**The problem**
Exactly repeat the lines starting at the one that holds "Continue the build123d" and ending at the one that holds "return material, tree, shader". Both end lines count; leave out everything else.

**Data in this exercise**

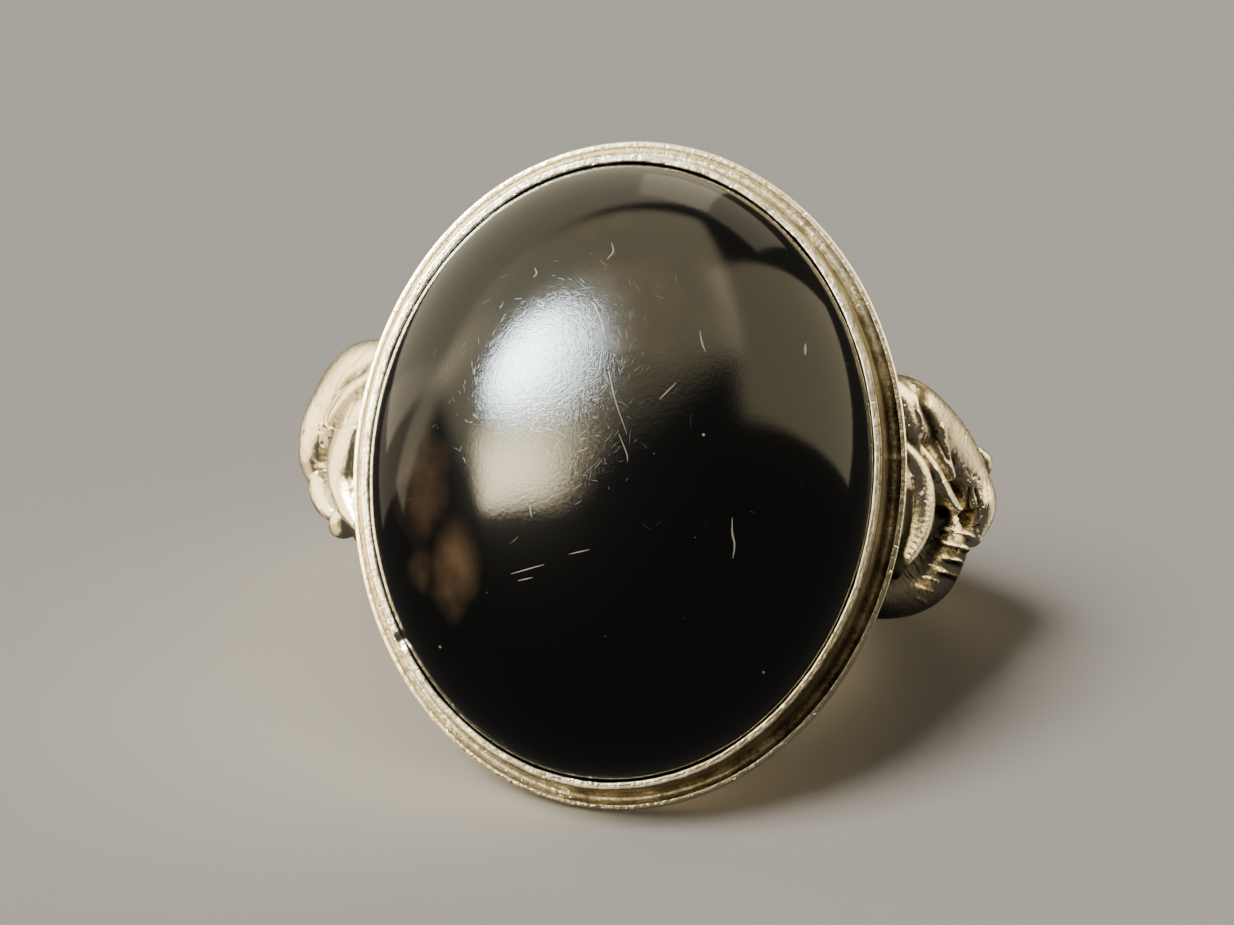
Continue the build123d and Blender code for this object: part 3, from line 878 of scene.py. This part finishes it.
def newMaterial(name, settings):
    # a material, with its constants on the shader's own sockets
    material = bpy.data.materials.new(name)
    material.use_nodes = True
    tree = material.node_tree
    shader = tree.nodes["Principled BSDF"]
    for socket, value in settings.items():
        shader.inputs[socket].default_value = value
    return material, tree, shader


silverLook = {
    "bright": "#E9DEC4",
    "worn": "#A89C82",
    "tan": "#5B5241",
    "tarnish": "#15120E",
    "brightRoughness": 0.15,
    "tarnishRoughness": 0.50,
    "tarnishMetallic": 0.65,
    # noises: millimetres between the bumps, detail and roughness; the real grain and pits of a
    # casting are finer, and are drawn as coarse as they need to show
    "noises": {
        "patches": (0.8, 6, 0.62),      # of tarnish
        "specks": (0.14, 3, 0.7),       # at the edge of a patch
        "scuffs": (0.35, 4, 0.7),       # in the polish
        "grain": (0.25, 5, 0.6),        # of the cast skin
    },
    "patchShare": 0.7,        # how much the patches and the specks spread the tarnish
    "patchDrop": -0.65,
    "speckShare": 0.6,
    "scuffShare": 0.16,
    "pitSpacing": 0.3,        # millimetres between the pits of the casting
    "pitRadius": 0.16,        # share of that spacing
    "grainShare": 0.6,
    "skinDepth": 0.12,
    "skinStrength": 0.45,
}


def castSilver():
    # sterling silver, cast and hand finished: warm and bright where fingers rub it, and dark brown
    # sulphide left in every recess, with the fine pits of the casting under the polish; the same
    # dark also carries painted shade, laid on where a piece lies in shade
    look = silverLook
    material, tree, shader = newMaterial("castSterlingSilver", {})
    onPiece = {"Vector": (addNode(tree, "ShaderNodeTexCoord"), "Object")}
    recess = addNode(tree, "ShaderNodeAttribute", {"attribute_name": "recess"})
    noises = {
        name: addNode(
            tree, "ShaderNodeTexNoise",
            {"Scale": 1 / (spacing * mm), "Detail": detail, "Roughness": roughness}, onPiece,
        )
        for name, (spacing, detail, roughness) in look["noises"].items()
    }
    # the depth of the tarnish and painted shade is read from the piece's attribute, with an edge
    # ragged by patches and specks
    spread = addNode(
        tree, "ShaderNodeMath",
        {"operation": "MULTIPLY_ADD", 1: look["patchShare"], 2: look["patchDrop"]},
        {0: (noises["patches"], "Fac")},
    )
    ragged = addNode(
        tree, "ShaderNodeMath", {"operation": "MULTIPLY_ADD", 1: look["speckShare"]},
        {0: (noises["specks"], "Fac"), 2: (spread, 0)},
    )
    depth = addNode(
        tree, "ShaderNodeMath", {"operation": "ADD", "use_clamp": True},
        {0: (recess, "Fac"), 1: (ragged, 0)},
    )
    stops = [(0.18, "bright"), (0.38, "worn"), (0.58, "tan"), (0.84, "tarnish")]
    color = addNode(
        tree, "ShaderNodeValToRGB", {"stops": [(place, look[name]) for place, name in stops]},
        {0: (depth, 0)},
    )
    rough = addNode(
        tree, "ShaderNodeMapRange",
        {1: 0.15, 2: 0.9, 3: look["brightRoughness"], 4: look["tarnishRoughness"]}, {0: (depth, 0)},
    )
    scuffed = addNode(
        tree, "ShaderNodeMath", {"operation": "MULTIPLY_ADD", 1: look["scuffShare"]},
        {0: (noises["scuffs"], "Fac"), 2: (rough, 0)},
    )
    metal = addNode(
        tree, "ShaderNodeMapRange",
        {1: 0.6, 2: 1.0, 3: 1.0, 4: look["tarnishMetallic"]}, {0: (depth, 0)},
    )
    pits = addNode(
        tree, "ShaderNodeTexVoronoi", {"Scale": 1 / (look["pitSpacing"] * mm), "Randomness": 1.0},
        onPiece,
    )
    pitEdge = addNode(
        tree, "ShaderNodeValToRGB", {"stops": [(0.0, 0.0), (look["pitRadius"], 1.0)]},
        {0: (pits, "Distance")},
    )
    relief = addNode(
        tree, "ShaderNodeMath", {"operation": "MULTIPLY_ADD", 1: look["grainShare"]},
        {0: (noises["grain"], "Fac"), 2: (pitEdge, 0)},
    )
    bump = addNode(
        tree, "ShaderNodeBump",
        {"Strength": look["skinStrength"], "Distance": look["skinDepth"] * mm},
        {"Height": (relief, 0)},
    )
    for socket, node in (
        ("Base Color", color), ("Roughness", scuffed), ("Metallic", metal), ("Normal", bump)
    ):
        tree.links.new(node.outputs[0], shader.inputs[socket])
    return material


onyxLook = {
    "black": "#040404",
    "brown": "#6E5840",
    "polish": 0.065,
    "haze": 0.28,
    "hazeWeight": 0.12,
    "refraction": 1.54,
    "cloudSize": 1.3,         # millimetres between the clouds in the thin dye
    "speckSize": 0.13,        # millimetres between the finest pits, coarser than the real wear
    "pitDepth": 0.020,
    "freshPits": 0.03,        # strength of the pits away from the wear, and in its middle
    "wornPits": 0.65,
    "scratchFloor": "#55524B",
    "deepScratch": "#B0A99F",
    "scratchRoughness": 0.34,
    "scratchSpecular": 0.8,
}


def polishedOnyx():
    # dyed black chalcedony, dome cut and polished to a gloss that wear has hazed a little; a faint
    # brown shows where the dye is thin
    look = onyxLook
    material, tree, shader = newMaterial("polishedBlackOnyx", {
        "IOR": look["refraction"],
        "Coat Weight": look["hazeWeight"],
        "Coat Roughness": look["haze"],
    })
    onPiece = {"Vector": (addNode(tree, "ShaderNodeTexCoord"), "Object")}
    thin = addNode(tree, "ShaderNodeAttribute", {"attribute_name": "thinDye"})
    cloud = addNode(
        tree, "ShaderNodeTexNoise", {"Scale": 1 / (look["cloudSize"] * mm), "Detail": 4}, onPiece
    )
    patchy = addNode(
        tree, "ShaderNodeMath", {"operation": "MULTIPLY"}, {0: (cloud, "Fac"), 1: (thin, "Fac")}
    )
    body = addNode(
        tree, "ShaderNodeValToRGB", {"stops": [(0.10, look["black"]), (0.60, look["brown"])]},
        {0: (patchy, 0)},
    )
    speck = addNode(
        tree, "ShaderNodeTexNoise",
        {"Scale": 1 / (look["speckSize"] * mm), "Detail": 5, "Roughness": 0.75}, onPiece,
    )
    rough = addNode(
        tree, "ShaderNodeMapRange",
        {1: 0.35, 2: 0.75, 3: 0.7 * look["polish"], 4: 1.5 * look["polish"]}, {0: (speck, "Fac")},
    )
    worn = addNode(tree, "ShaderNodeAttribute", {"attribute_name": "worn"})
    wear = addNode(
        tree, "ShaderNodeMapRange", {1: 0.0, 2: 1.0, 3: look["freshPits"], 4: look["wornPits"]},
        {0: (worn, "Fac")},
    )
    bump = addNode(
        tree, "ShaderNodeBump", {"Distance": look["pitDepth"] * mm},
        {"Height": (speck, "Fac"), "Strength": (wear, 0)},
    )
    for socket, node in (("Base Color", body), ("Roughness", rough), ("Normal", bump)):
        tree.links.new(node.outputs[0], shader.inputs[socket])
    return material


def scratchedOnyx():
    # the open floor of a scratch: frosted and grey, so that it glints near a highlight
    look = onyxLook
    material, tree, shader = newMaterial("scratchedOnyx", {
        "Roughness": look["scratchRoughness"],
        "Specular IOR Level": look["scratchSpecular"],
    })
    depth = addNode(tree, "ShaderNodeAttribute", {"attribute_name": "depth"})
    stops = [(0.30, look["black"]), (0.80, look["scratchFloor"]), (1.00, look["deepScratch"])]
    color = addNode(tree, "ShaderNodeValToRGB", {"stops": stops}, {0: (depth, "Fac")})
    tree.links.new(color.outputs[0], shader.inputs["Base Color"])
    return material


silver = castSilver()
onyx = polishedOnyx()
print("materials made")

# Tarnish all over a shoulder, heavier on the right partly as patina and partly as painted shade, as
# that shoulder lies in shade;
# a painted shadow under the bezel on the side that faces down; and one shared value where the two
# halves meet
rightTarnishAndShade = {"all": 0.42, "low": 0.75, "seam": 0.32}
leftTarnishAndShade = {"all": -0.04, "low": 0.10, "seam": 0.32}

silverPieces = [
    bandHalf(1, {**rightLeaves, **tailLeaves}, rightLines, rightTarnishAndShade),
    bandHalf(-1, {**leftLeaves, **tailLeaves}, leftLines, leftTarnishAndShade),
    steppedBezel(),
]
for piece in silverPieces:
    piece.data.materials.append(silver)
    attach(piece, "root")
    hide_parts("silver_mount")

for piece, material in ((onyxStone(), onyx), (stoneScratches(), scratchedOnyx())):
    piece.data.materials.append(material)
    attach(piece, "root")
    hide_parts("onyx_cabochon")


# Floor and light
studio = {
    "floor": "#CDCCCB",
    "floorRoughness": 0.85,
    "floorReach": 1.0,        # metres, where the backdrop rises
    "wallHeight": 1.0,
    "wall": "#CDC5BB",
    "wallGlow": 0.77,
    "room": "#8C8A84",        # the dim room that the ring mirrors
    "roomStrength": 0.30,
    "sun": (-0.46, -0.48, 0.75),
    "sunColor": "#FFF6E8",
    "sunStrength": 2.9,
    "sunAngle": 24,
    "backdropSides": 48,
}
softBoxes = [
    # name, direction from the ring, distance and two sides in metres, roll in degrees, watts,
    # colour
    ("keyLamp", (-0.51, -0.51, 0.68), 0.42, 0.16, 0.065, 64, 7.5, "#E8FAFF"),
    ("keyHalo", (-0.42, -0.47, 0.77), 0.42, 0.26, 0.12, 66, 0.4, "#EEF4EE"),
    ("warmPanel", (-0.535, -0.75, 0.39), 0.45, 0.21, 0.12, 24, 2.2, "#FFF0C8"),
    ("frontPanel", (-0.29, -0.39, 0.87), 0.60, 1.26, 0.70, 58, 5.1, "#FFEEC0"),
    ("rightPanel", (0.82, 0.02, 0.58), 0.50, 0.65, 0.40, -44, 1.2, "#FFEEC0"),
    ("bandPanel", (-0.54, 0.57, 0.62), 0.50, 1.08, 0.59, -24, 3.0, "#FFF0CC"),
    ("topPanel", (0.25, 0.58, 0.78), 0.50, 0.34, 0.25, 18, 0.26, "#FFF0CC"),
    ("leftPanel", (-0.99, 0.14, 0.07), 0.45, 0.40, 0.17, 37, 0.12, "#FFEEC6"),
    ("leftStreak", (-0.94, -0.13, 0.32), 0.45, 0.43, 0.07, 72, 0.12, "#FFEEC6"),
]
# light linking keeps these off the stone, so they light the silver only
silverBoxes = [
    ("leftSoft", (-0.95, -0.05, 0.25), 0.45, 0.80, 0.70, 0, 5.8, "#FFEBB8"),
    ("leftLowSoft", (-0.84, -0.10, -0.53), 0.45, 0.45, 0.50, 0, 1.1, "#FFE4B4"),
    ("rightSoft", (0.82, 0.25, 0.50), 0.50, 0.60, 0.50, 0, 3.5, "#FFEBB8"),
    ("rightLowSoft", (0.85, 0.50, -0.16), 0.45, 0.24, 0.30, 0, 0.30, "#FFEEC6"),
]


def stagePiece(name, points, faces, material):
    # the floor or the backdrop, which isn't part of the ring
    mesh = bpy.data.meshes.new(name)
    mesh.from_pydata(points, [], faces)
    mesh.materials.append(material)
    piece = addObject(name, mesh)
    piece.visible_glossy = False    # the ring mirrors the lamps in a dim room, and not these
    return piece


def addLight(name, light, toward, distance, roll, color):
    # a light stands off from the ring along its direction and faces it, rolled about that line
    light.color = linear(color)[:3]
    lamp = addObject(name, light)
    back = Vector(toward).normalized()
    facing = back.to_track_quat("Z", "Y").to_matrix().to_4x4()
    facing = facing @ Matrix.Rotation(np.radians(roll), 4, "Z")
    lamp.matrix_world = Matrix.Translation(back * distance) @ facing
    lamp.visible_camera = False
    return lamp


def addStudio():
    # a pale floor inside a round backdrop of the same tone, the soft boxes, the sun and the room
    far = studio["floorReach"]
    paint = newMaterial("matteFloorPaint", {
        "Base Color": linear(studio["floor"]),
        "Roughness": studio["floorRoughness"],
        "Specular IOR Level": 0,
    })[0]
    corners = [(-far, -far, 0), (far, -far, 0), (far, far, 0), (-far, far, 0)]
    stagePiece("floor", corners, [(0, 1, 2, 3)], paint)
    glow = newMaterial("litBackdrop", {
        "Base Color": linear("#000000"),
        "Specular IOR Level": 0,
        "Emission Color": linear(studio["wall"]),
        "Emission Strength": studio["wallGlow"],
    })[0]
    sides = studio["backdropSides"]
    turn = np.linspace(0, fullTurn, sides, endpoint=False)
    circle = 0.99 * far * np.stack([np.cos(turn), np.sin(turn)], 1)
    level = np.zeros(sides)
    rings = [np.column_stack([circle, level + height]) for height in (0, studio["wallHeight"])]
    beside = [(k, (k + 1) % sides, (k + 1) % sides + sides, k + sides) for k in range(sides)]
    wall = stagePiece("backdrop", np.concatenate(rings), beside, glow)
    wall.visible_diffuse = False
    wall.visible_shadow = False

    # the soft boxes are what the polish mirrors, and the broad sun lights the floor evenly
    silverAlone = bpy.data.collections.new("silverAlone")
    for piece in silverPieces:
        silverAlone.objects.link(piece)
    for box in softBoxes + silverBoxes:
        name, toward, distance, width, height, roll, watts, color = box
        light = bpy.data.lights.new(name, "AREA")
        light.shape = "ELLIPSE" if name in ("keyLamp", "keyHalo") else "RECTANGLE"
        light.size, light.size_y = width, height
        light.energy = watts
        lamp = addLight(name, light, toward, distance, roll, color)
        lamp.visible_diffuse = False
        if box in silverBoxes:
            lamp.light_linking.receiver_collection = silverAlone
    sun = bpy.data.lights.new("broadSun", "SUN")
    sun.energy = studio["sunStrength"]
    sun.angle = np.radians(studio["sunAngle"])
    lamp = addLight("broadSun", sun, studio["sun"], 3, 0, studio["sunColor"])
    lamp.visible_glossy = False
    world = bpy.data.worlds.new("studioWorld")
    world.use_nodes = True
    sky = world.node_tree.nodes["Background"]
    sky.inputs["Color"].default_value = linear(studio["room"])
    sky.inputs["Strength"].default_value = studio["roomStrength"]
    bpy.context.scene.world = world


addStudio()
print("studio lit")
==
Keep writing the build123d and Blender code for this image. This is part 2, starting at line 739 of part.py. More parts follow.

**Result for this task**
Continue the build123d and Blender code for this object: part 3, from line 878 of scene.py. This part finishes it.
def newMaterial(name, settings):
    # a material, with its constants on the shader's own sockets
    material = bpy.data.materials.new(name)
    material.use_nodes = True
    tree = material.node_tree
    shader = tree.nodes["Principled BSDF"]
    for socket, value in settings.items():
        shader.inputs[socket].default_value = value
    return material, tree, shader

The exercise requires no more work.